▸ **Problem**
Provide the data again in its entirety, exactly as given.
— start Recorded information —
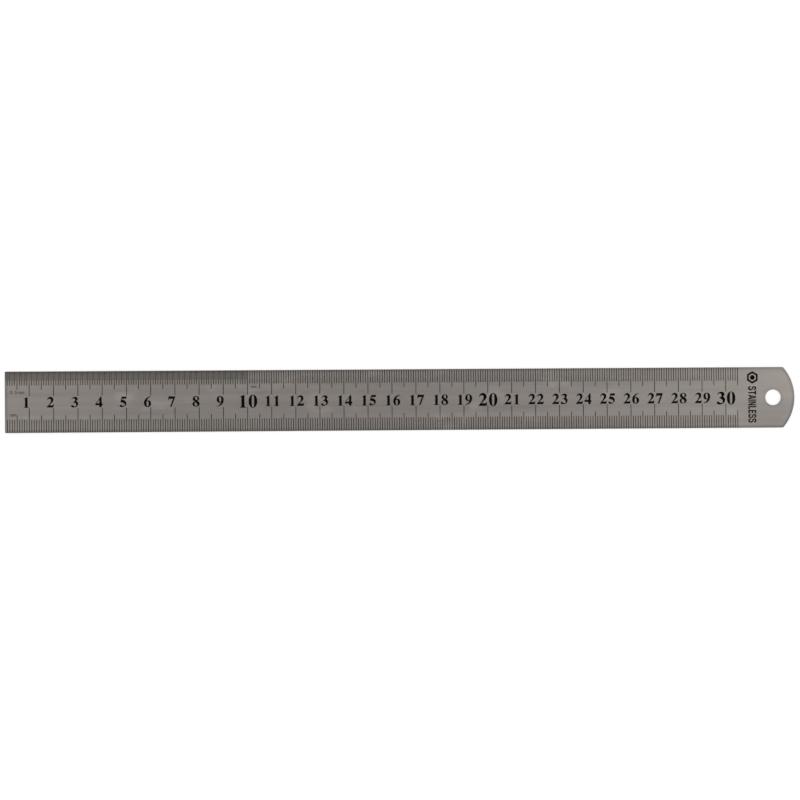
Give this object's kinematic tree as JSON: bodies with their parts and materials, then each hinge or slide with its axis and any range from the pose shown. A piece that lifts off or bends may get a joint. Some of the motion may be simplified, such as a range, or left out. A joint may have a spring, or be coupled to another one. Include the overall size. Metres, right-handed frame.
{
  "type": "steel ruler",
  "caption": "Flat stainless steel ruler with an etched, paint-filled metric scale on both long edges, a square zero end and a rounded end with a hanging hole.",
  "frame": {"origin": "zero end of the scale, on the centre line across the strip, at the back face that the ruler lies on", "axes": "+X along the strip from the zero end towards the hanging hole, so X is the reading of the scale; +Y across the strip towards the edge with the half-millimetre marks; +Z out of the etched face"},
  "size_m": [0.329, 0.0254, 0.0008],
  "materials": {
    "steel": "satin stainless steel, grained along its length",
    "marking_paint": "matt black enamel baked into the etched recesses"
  },
  "bodies": {
    "root": {"blade": "steel", "upper_half_millimetre_marks": "marking_paint", "upper_millimetre_marks": "marking_paint", "upper_five_millimetre_marks": "marking_paint", "upper_centimetre_marks": "marking_paint", "lower_millimetre_marks": "marking_paint", "lower_five_millimetre_marks": "marking_paint", "lower_centimetre_marks": "marking_paint", "numeral_01": "marking_paint", "numeral_02": "marking_paint", "numeral_03": "marking_paint", "numeral_04": "marking_paint", "numeral_05": "marking_paint", "numeral_06": "marking_paint", "numeral_07": "marking_paint", "numeral_08": "marking_paint", "numeral_09": "marking_paint", "numeral_10": "marking_paint", "numeral_11": "marking_paint", "numeral_12": "marking_paint", "numeral_13": "marking_paint", "numeral_14": "marking_paint", "numeral_15": "marking_paint", "numeral_16": "marking_paint", "numeral_17": "marking_paint", "numeral_18": "marking_paint", "numeral_19": "marking_paint", "numeral_20": "marking_paint", "numeral_21": "marking_paint", "numeral_22": "marking_paint", "numeral_23": "marking_paint", "numeral_24": "marking_paint", "numeral_25": "marking_paint", "numeral_26": "marking_paint", "numeral_27": "marking_paint", "numeral_28": "marking_paint", "numeral_29": "marking_paint", "numeral_30": "marking_paint", "legend_half_millimetre": "marking_paint", "legend_millimetre_upper": "marking_paint", "legend_millimetre_lower": "marking_paint", "steel_grade_text": "marking_paint", "hexagon_symbol": "marking_paint"}
  },
  "joints": []
}
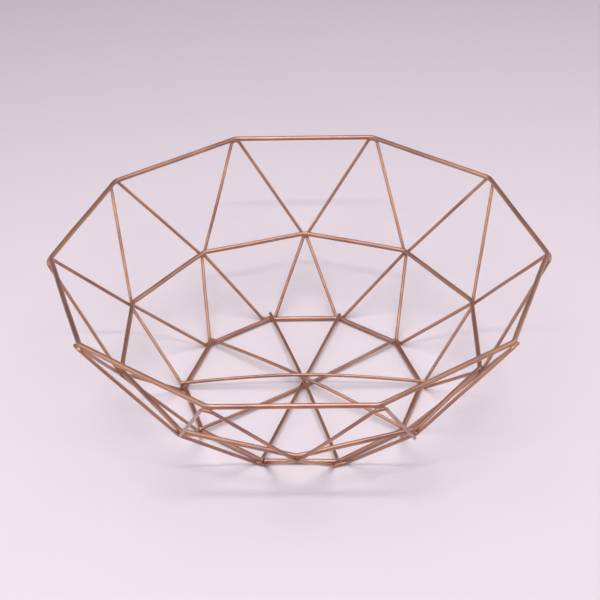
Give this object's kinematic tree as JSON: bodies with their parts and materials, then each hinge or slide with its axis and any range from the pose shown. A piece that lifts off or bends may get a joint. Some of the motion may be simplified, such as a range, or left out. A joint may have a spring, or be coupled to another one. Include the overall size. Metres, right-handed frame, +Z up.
{
  "type": "wire produce basket",
  "caption": "Open bowl-shaped wire basket of ten-cornered rings, bent triangular braces and crossed base spokes, for holding fruit and vegetables.",
  "frame": {"origin": "centre of the base, on the surface the basket stands on", "axes": "+Z up out of the mouth; -Y the side seen in front; +X to the right, through a corner of the rim"},
  "size_m": [0.284, 0.2714, 0.0962],
  "materials": {
    "ring_wire": "satin copper-coloured metallic lacquer on drawn steel wire",
    "brace_wire": "satin copper-coloured metallic lacquer on drawn steel wire",
    "spoke_wire": "satin copper-coloured metallic lacquer on drawn steel wire"
  },
  "bodies": {
    "root": {"rim_ring": "ring_wire", "middle_ring": "ring_wire", "base_ring": "ring_wire", "upper_brace_01": "brace_wire", "upper_brace_02": "brace_wire", "upper_brace_03": "brace_wire", "upper_brace_04": "brace_wire", "upper_brace_05": "brace_wire", "upper_brace_06": "brace_wire", "upper_brace_07": "brace_wire", "upper_brace_08": "brace_wire", "upper_brace_09": "brace_wire", "upper_brace_10": "brace_wire", "lower_brace_01": "brace_wire", "lower_brace_02": "brace_wire", "lower_brace_03": "brace_wire", "lower_brace_04": "brace_wire", "lower_brace_05": "brace_wire", "lower_brace_06": "brace_wire", "lower_brace_07": "brace_wire", "lower_brace_08": "brace_wire", "lower_brace_09": "brace_wire", "lower_brace_10": "brace_wire", "base_spoke_1": "spoke_wire", "base_spoke_2": "spoke_wire", "base_spoke_3": "spoke_wire", "base_spoke_4": "spoke_wire", "base_spoke_5": "spoke_wire"}
  },
  "joints": []
}
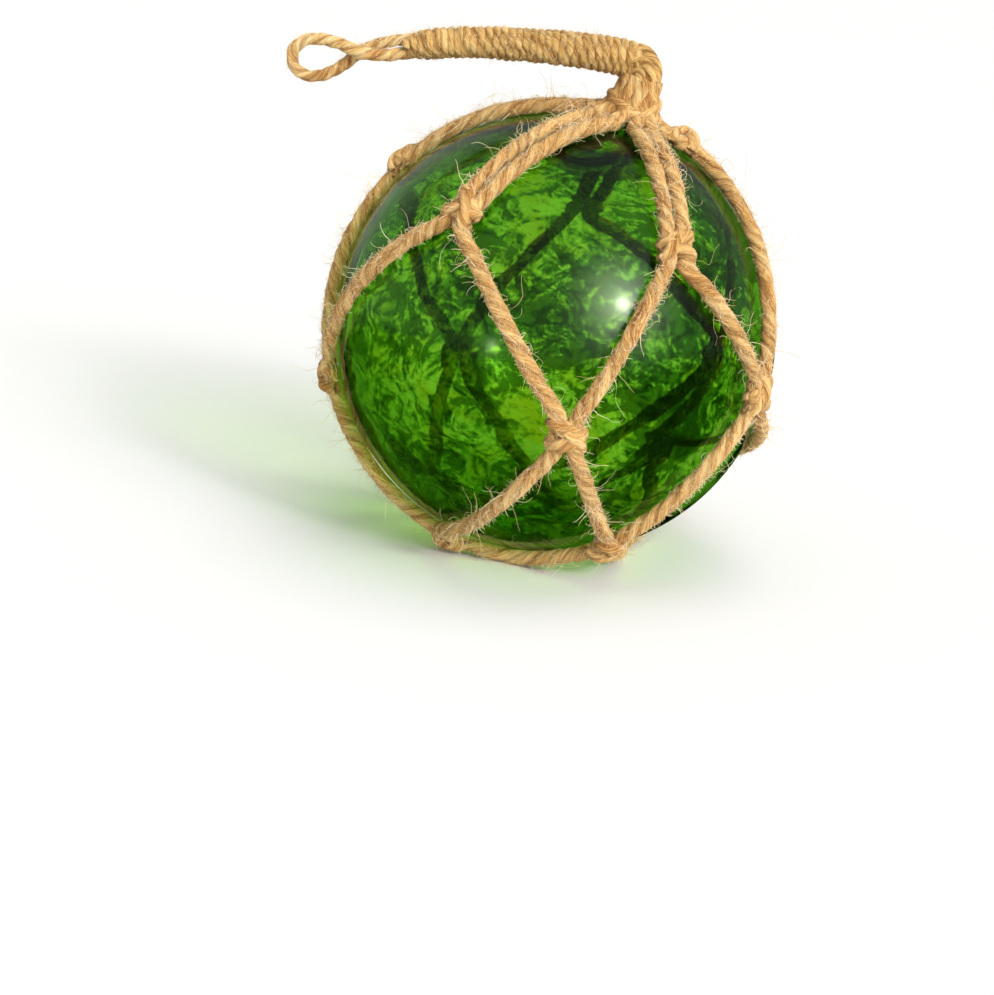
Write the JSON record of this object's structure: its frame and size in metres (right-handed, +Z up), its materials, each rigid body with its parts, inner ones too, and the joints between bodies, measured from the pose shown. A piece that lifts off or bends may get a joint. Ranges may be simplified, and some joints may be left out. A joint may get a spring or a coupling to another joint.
{
  "type": "glass float ball",
  "caption": "Sealed hollow glass float ball held in a knotted cord net, with the cords bound together at the top and a whipped hanging strap that ends in an eye.",
  "frame": {"origin": "middle of the small flat spot under the ball, where it stands", "axes": "+Z up through the middle of the ball, -Y is the front, and the hanging strap runs towards -X"},
  "size_m": [0.1137, 0.1065, 0.1175],
  "materials": {
    "glass": "clear deep green blown glass, polished",
    "jute_cord": "laid jute twine, golden tan, matt and hairy",
    "jute_twine": "thin jute twine, wound tight, matt"
  },
  "bodies": {
    "root": {"glass_ball": "glass", "net_cord_1": "jute_cord", "net_cord_2": "jute_cord", "net_cord_3": "jute_cord", "net_cord_4": "jute_cord", "net_cord_5": "jute_cord", "gather_binding": "jute_cord", "hanging_strap": "jute_cord", "strap_whipping": "jute_twine"}
  },
  "joints": []
}
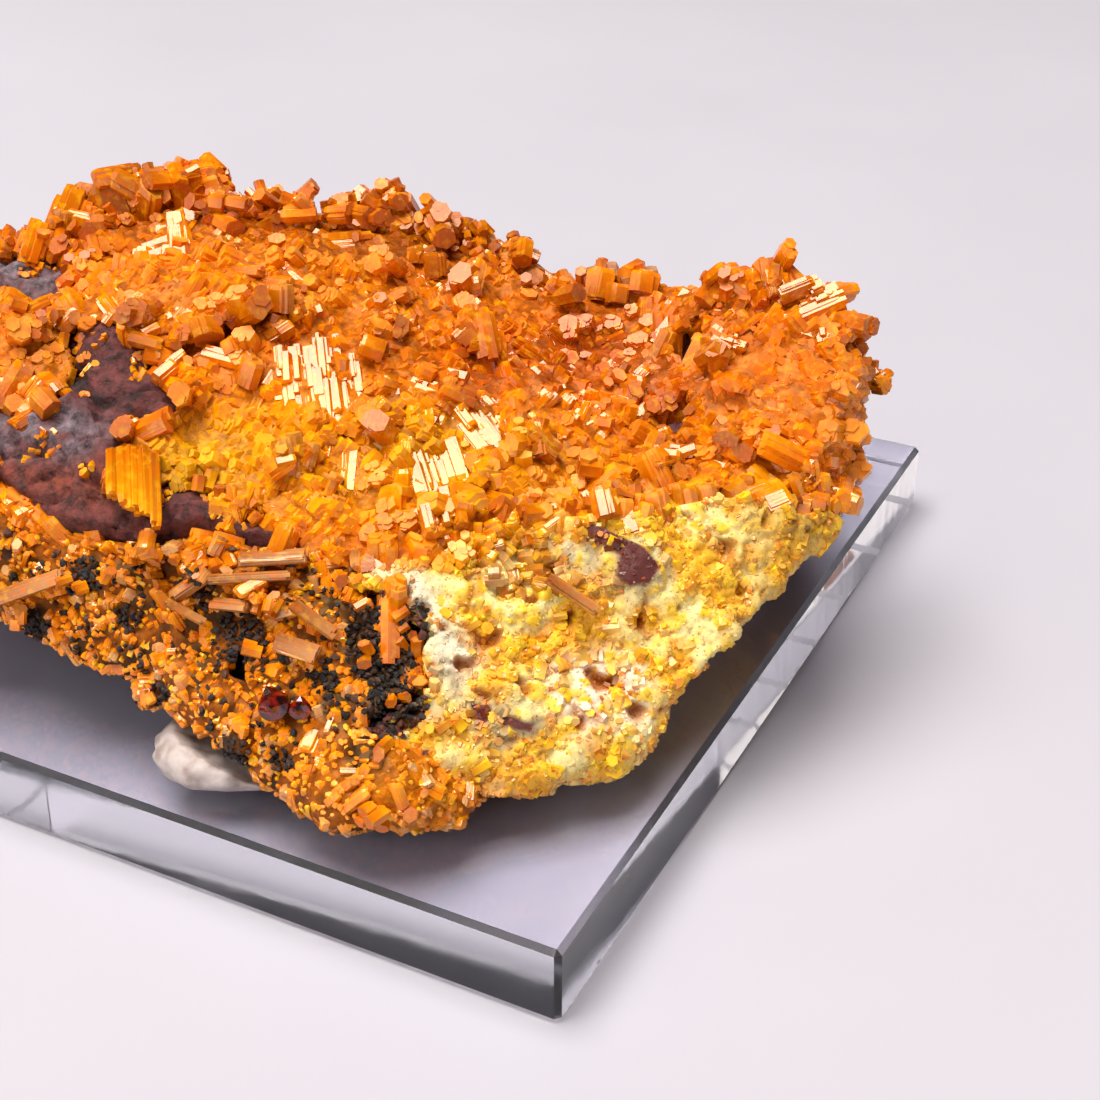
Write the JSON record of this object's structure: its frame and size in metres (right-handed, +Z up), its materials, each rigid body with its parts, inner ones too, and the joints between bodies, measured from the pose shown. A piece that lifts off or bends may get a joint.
— end Recorded information —
▸ **Expected answer**
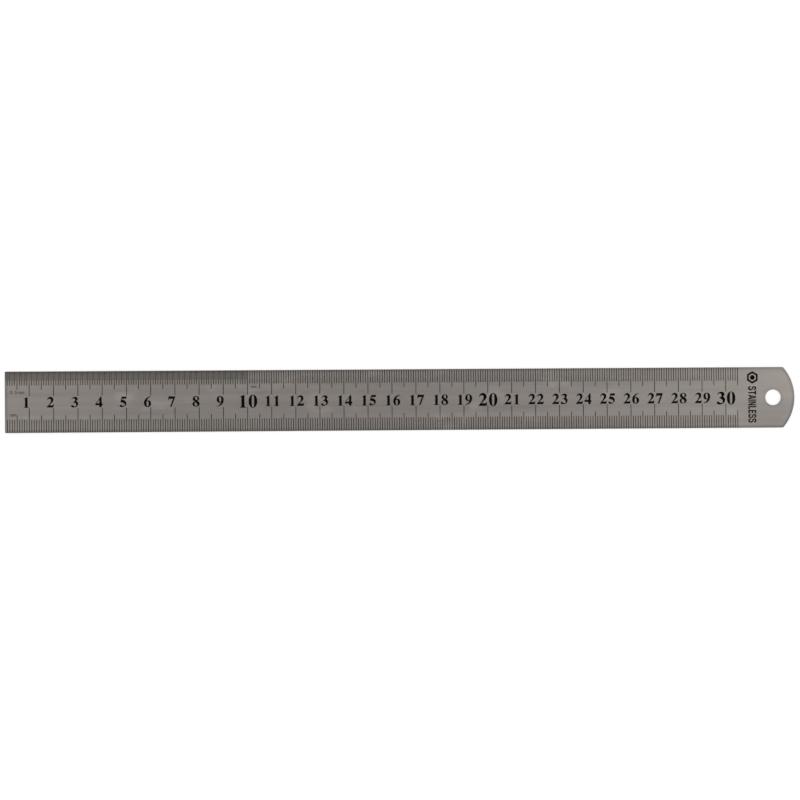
Give this object's kinematic tree as JSON: bodies with their parts and materials, then each hinge or slide with its axis and any range from the pose shown. A piece that lifts off or bends may get a joint. Some of the motion may be simplified, such as a range, or left out. A joint may have a spring, or be coupled to another one. Include the overall size. Metres, right-handed frame.
{
  "type": "steel ruler",
  "caption": "Flat stainless steel ruler with an etched, paint-filled metric scale on both long edges, a square zero end and a rounded end with a hanging hole.",
  "frame": {"origin": "zero end of the scale, on the centre line across the strip, at the back face that the ruler lies on", "axes": "+X along the strip from the zero end towards the hanging hole, so X is the reading of the scale; +Y across the strip towards the edge with the half-millimetre marks; +Z out of the etched face"},
  "size_m": [0.329, 0.0254, 0.0008],
  "materials": {
    "steel": "satin stainless steel, grained along its length",
    "marking_paint": "matt black enamel baked into the etched recesses"
  },
  "bodies": {
    "root": {"blade": "steel", "upper_half_millimetre_marks": "marking_paint", "upper_millimetre_marks": "marking_paint", "upper_five_millimetre_marks": "marking_paint", "upper_centimetre_marks": "marking_paint", "lower_millimetre_marks": "marking_paint", "lower_five_millimetre_marks": "marking_paint", "lower_centimetre_marks": "marking_paint", "numeral_01": "marking_paint", "numeral_02": "marking_paint", "numeral_03": "marking_paint", "numeral_04": "marking_paint", "numeral_05": "marking_paint", "numeral_06": "marking_paint", "numeral_07": "marking_paint", "numeral_08": "marking_paint", "numeral_09": "marking_paint", "numeral_10": "marking_paint", "numeral_11": "marking_paint", "numeral_12": "marking_paint", "numeral_13": "marking_paint", "numeral_14": "marking_paint", "numeral_15": "marking_paint", "numeral_16": "marking_paint", "numeral_17": "marking_paint", "numeral_18": "marking_paint", "numeral_19": "marking_paint", "numeral_20": "marking_paint", "numeral_21": "marking_paint", "numeral_22": "marking_paint", "numeral_23": "marking_paint", "numeral_24": "marking_paint", "numeral_25": "marking_paint", "numeral_26": "marking_paint", "numeral_27": "marking_paint", "numeral_28": "marking_paint", "numeral_29": "marking_paint", "numeral_30": "marking_paint", "legend_half_millimetre": "marking_paint", "legend_millimetre_upper": "marking_paint", "legend_millimetre_lower": "marking_paint", "steel_grade_text": "marking_paint", "hexagon_symbol": "marking_paint"}
  },
  "joints": []
}
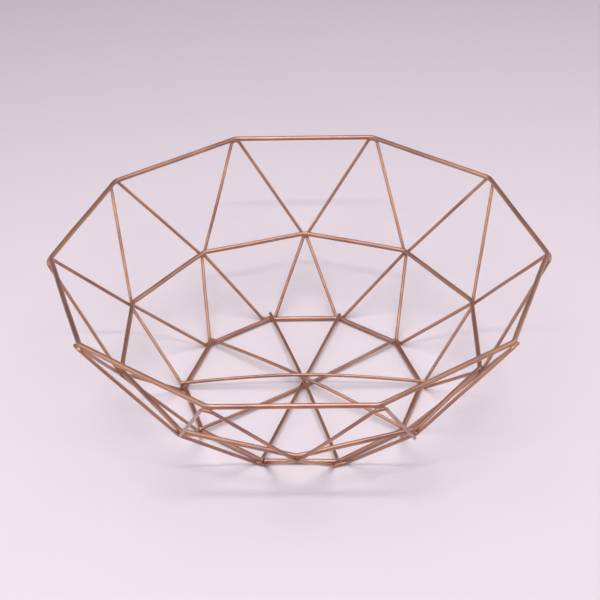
Give this object's kinematic tree as JSON: bodies with their parts and materials, then each hinge or slide with its axis and any range from the pose shown. A piece that lifts off or bends may get a joint. Some of the motion may be simplified, such as a range, or left out. A joint may have a spring, or be coupled to another one. Include the overall size. Metres, right-handed frame, +Z up.
{
  "type": "wire produce basket",
  "caption": "Open bowl-shaped wire basket of ten-cornered rings, bent triangular braces and crossed base spokes, for holding fruit and vegetables.",
  "frame": {"origin": "centre of the base, on the surface the basket stands on", "axes": "+Z up out of the mouth; -Y the side seen in front; +X to the right, through a corner of the rim"},
  "size_m": [0.284, 0.2714, 0.0962],
  "materials": {
    "ring_wire": "satin copper-coloured metallic lacquer on drawn steel wire",
    "brace_wire": "satin copper-coloured metallic lacquer on drawn steel wire",
    "spoke_wire": "satin copper-coloured metallic lacquer on drawn steel wire"
  },
  "bodies": {
    "root": {"rim_ring": "ring_wire", "middle_ring": "ring_wire", "base_ring": "ring_wire", "upper_brace_01": "brace_wire", "upper_brace_02": "brace_wire", "upper_brace_03": "brace_wire", "upper_brace_04": "brace_wire", "upper_brace_05": "brace_wire", "upper_brace_06": "brace_wire", "upper_brace_07": "brace_wire", "upper_brace_08": "brace_wire", "upper_brace_09": "brace_wire", "upper_brace_10": "brace_wire", "lower_brace_01": "brace_wire", "lower_brace_02": "brace_wire", "lower_brace_03": "brace_wire", "lower_brace_04": "brace_wire", "lower_brace_05": "brace_wire", "lower_brace_06": "brace_wire", "lower_brace_07": "brace_wire", "lower_brace_08": "brace_wire", "lower_brace_09": "brace_wire", "lower_brace_10": "brace_wire", "base_spoke_1": "spoke_wire", "base_spoke_2": "spoke_wire", "base_spoke_3": "spoke_wire", "base_spoke_4": "spoke_wire", "base_spoke_5": "spoke_wire"}
  },
  "joints": []
}
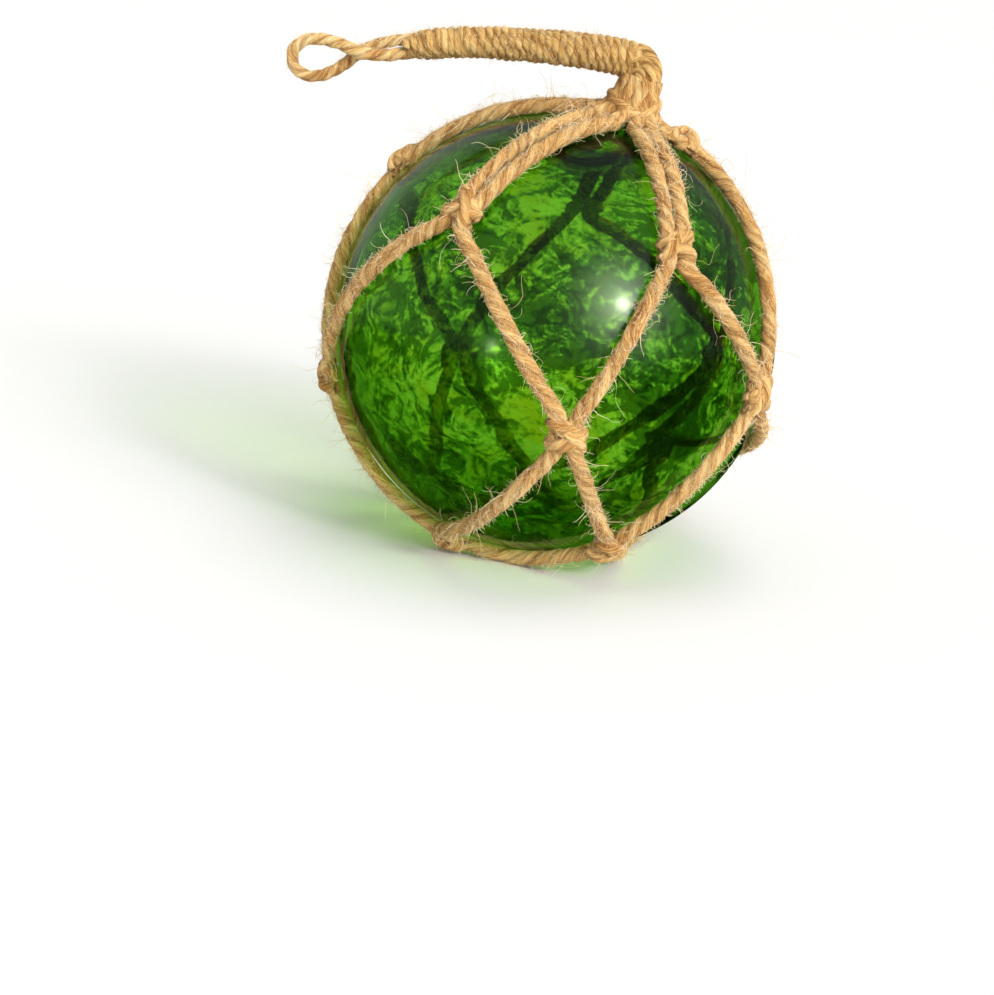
Write the JSON record of this object's structure: its frame and size in metres (right-handed, +Z up), its materials, each rigid body with its parts, inner ones too, and the joints between bodies, measured from the pose shown. A piece that lifts off or bends may get a joint. Ranges may be simplified, and some joints may be left out. A joint may get a spring or a coupling to another joint.
{
  "type": "glass float ball",
  "caption": "Sealed hollow glass float ball held in a knotted cord net, with the cords bound together at the top and a whipped hanging strap that ends in an eye.",
  "frame": {"origin": "middle of the small flat spot under the ball, where it stands", "axes": "+Z up through the middle of the ball, -Y is the front, and the hanging strap runs towards -X"},
  "size_m": [0.1137, 0.1065, 0.1175],
  "materials": {
    "glass": "clear deep green blown glass, polished",
    "jute_cord": "laid jute twine, golden tan, matt and hairy",
    "jute_twine": "thin jute twine, wound tight, matt"
  },
  "bodies": {
    "root": {"glass_ball": "glass", "net_cord_1": "jute_cord", "net_cord_2": "jute_cord", "net_cord_3": "jute_cord", "net_cord_4": "jute_cord", "net_cord_5": "jute_cord", "gather_binding": "jute_cord", "hanging_strap": "jute_cord", "strap_whipping": "jute_twine"}
  },
  "joints": []
}
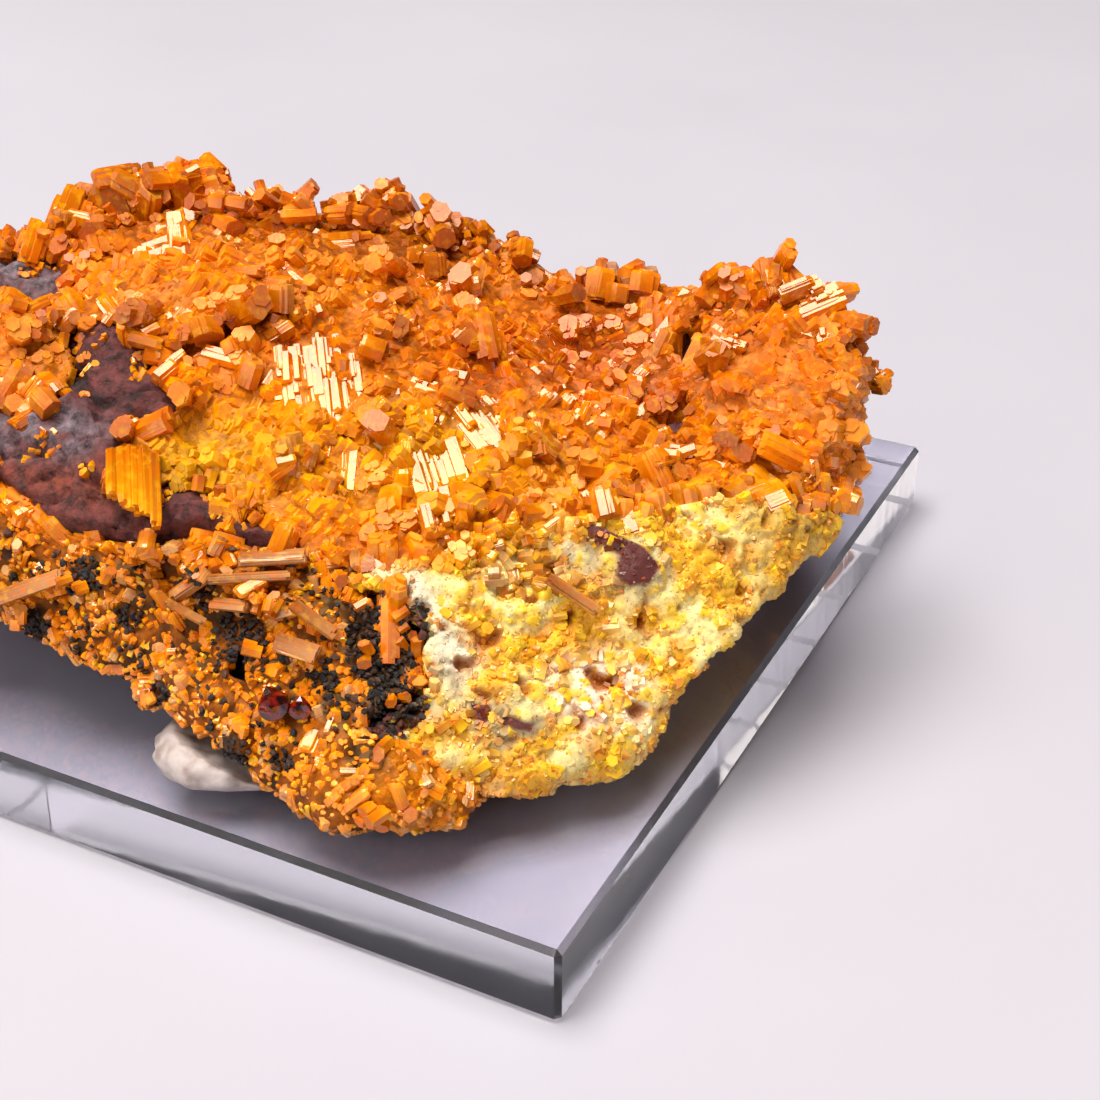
Write the JSON record of this object's structure: its frame and size in metres (right-handed, +Z up), its materials, each rigid body with its parts, inner ones too, and the joints between bodies, measured from the pose shown. A piece that lifts off or bends may get a joint.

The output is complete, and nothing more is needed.